En début août 1980, alors qu’il était en route pour Verson, en Normandie, où il avait l’habitude, chaque année, de passer ses vacances, il fit la même confidence à Siradiou Diallo et à Béchir Ben Yahmed de Jeune Afrique. Il leur avait donné rendez-vous dans son petit appartement de Paris. Là, il leur annonça sa décision de quitter librement le pouvoir à la fin de l’année, tout en leur précisant : «Mais, n’en parlez pas.

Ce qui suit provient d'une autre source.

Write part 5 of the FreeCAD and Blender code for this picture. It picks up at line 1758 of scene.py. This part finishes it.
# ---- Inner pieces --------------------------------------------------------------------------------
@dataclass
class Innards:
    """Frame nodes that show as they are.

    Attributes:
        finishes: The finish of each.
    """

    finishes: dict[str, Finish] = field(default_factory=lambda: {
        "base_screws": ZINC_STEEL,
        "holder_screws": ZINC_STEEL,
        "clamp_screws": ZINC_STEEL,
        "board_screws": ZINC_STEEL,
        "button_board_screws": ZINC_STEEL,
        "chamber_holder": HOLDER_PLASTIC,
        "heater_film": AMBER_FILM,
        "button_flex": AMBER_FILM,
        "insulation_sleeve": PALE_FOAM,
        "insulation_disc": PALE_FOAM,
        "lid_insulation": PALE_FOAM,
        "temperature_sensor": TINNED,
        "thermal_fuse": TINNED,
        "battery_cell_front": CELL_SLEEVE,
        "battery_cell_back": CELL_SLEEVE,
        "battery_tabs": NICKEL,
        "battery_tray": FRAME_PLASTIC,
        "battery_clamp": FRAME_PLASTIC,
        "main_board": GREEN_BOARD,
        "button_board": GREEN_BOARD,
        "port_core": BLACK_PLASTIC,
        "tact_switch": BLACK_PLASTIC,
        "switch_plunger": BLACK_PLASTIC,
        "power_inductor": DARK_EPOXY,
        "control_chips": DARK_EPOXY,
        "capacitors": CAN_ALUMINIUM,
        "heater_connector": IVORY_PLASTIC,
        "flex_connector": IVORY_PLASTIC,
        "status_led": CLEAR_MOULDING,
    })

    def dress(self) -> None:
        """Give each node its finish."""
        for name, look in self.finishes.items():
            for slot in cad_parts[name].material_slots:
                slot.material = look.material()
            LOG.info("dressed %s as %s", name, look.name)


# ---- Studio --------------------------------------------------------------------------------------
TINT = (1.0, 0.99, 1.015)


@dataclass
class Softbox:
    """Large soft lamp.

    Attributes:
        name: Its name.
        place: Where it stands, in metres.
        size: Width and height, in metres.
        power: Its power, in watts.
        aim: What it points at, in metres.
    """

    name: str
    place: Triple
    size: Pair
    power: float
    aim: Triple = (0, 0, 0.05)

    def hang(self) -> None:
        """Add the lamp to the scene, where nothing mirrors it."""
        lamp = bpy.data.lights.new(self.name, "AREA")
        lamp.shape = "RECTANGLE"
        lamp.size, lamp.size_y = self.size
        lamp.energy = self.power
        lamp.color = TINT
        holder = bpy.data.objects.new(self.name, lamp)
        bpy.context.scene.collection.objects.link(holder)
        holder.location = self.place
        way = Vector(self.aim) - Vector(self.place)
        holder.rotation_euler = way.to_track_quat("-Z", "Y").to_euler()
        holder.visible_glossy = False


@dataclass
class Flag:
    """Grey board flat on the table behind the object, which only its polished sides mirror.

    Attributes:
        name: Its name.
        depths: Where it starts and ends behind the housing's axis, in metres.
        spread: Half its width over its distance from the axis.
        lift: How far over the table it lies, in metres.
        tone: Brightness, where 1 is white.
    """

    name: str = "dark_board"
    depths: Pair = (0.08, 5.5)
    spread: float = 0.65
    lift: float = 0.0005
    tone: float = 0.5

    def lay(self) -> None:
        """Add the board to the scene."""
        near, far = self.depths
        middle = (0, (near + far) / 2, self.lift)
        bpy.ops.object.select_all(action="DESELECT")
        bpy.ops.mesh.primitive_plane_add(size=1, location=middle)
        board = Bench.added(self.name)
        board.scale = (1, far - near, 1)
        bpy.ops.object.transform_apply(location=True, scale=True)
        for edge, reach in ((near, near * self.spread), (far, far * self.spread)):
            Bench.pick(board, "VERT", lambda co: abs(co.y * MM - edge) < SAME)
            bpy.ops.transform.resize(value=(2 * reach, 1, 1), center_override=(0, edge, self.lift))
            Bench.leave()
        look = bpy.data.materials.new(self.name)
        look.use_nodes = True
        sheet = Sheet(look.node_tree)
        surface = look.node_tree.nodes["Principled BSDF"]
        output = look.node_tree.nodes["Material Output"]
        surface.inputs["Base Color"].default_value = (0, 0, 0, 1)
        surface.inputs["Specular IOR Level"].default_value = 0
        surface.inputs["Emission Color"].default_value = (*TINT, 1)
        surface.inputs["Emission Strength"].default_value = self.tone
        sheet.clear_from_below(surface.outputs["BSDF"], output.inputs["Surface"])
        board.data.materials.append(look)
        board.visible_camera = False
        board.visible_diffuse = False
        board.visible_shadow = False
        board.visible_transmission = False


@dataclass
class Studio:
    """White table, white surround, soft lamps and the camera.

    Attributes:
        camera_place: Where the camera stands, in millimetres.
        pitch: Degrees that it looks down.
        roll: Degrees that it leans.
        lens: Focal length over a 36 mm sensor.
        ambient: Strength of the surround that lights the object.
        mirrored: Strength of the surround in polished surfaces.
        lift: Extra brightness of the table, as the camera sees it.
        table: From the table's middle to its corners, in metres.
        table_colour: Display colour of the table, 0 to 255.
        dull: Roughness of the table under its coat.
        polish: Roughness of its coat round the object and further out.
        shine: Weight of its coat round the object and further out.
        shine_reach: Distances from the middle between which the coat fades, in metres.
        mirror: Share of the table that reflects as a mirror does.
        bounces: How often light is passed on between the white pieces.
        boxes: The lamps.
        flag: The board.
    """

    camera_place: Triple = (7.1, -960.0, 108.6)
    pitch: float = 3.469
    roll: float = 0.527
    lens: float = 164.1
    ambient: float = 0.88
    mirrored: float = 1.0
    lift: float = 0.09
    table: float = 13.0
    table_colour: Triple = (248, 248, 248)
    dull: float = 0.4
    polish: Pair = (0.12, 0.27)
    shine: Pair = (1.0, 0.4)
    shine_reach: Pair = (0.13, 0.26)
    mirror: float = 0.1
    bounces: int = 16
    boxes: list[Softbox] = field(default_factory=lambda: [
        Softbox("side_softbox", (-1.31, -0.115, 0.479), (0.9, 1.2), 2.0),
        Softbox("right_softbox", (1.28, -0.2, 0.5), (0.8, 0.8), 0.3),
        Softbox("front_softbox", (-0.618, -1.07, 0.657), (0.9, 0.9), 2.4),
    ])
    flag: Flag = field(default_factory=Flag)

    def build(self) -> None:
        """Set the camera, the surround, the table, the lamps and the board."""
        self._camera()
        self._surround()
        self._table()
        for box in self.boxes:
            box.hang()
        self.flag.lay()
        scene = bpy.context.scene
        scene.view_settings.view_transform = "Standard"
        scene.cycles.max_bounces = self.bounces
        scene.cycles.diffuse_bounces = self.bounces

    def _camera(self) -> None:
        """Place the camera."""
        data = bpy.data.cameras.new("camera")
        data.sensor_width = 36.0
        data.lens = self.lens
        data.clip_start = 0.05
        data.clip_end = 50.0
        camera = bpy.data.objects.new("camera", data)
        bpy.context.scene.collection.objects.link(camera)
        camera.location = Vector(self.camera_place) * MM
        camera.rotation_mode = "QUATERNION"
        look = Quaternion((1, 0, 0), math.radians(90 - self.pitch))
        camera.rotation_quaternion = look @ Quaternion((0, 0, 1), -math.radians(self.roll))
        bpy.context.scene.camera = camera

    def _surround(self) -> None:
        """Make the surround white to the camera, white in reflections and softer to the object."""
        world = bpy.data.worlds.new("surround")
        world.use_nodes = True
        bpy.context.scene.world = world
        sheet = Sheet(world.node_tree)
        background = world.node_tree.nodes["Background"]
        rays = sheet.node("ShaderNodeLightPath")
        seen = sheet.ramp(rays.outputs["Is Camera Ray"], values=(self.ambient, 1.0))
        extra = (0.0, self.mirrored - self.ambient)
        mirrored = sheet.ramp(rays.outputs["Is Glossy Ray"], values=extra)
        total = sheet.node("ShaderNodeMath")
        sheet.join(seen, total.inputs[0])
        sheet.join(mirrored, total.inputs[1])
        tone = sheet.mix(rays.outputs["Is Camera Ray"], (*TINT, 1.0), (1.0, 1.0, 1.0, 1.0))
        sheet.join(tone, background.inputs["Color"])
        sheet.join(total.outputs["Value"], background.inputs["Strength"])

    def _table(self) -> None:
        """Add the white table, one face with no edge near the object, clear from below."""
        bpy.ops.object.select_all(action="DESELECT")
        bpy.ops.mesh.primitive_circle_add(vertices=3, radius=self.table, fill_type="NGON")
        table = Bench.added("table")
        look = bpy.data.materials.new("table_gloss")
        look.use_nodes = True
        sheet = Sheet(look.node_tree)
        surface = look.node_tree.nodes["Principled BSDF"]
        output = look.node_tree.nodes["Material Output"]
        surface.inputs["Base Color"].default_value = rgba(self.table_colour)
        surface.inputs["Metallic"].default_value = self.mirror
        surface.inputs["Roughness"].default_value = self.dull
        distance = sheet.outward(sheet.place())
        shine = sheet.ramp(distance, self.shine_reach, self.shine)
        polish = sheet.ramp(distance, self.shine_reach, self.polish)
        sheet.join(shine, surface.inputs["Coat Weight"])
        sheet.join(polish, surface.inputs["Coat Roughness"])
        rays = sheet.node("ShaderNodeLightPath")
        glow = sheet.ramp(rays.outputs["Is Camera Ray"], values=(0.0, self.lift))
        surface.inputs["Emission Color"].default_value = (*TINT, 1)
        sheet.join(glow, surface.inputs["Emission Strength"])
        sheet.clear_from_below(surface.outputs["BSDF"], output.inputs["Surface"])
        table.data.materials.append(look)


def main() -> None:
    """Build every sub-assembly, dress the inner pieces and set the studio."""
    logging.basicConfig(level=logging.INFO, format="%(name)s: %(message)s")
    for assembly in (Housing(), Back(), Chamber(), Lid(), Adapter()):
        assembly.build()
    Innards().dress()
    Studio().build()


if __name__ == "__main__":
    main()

Attendez que je vous en donne le feu vert, sinon je vais avoir des ennuis». Pourtant, à leur grande surprise, la nouvelle parut dans le Monde daté du 21 octobre 1980. Senghor avait (en effet) confié à Pierre Biarnès, alors correspondant dudit quotidien à Dakar, qu’il quitterait le pouvoir à la fin de l’année. Déjà, en juillet 1980, dans son n° 56, le journal satirique Le Politicien, spéculait sur ce départ en ces termes : «Le vieux Léo, gardien de la Constitution, cherche à se retirer des affaires administratives pour ne plus s’occuper que de politique, d’où le terme : il veut partir tout en restant sur place».
Gabriel Jacques Gomis, comme tout bon journaliste, reprit et commenta ces deux indiscrétions (qui n’en étaient plus d’ailleurs), dans une de ses revues de presse qu’il animait tous les dimanches à Radio Sénégal. Pour cette «incongruité», il fut interdit de revue de presse et l’émission fut longtemps suspendue.»